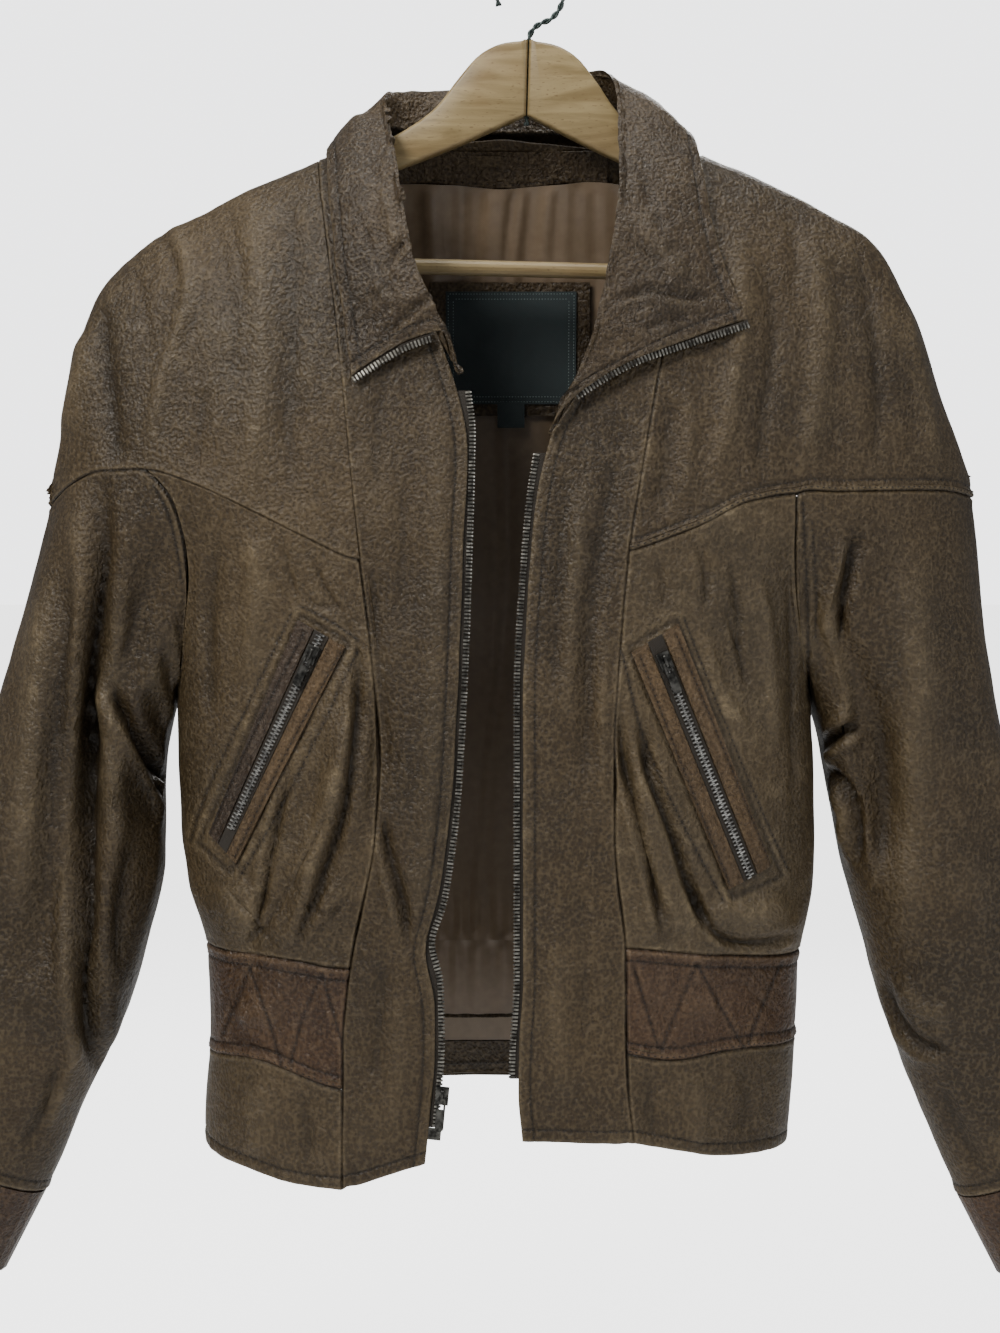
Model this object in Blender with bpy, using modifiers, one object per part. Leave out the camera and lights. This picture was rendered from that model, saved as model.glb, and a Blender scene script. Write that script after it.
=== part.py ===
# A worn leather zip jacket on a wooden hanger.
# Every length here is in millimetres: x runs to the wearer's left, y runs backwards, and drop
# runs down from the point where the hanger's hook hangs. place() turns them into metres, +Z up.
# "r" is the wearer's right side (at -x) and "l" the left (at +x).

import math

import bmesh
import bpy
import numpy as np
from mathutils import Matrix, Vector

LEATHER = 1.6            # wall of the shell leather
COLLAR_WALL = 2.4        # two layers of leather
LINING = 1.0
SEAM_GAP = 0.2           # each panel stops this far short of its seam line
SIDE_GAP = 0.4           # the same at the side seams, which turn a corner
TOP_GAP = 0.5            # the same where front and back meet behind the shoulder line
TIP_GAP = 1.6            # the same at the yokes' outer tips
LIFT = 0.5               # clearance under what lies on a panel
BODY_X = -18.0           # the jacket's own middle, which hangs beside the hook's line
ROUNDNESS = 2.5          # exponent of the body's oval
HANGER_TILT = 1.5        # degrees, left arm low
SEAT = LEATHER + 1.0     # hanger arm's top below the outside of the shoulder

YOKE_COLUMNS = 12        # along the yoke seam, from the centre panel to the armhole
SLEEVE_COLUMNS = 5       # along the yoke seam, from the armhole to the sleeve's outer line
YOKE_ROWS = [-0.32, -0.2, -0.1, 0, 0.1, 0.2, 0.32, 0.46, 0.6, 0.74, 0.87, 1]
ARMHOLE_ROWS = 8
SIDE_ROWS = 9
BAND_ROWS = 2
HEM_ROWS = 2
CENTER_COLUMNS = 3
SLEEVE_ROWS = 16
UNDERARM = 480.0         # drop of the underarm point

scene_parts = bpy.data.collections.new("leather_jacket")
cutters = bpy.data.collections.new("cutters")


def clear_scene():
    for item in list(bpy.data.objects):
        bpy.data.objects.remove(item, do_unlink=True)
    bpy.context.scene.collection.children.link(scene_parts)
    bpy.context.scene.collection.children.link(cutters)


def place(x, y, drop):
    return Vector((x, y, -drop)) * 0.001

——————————

**What is expected:** Only the lines from the top of the data through the line that contains "from mathutils import Matrix, Vector" should be quoted, exactly as they stand.

**Finished answer:**
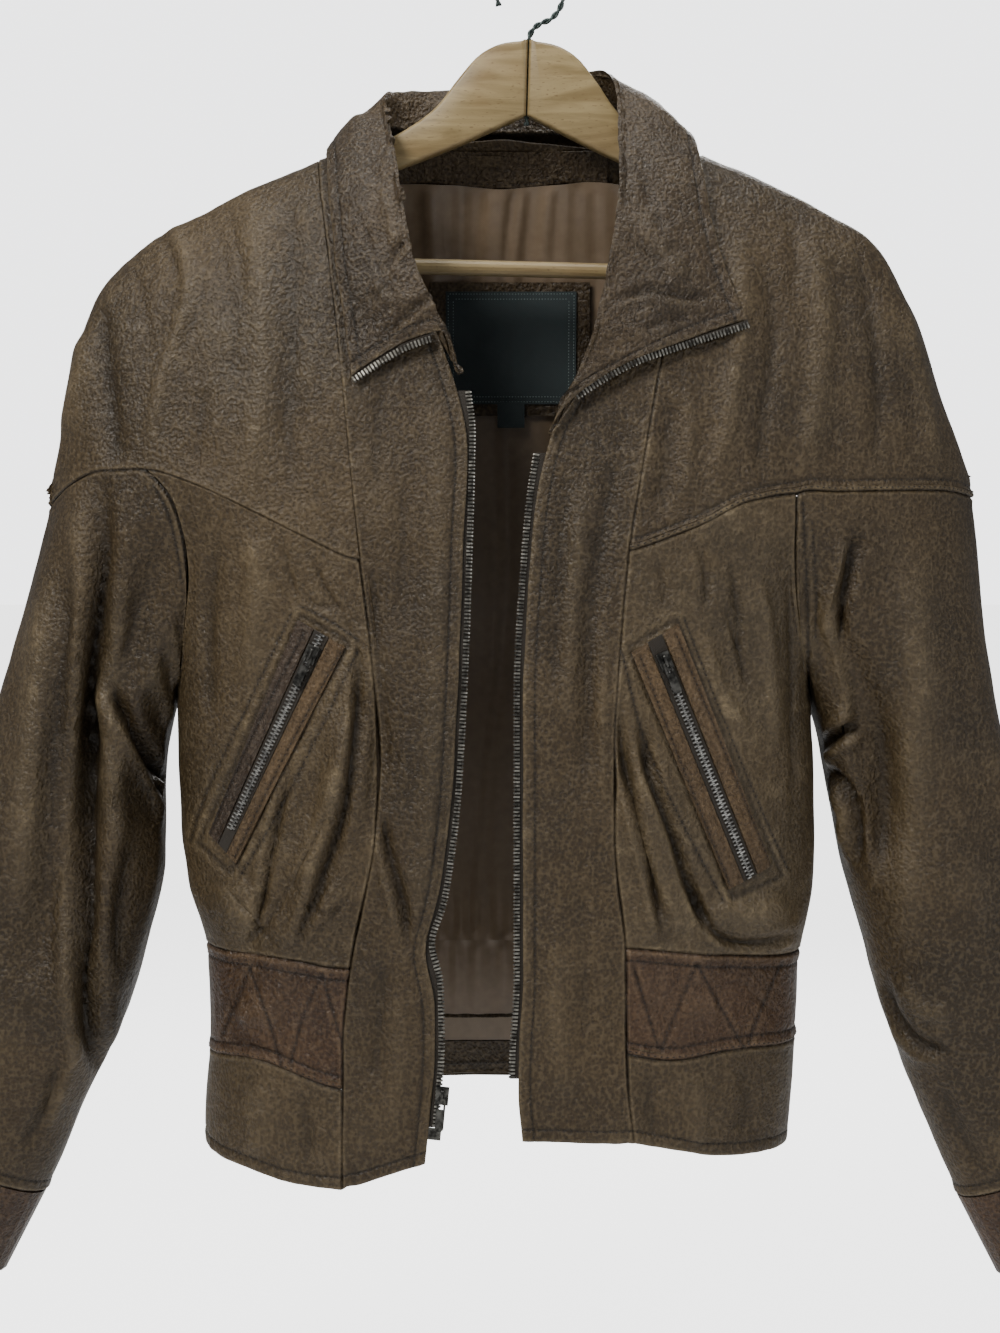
Model this object in Blender with bpy, using modifiers, one object per part. Leave out the camera and lights. This picture was rendered from that model, saved as model.glb, and a Blender scene script. Write that script after it.
=== part.py ===
# A worn leather zip jacket on a wooden hanger.
# Every length here is in millimetres: x runs to the wearer's left, y runs backwards, and drop
# runs down from the point where the hanger's hook hangs. place() turns them into metres, +Z up.
# "r" is the wearer's right side (at -x) and "l" the left (at +x).

import math

import bmesh
import bpy
import numpy as np
from mathutils import Matrix, Vector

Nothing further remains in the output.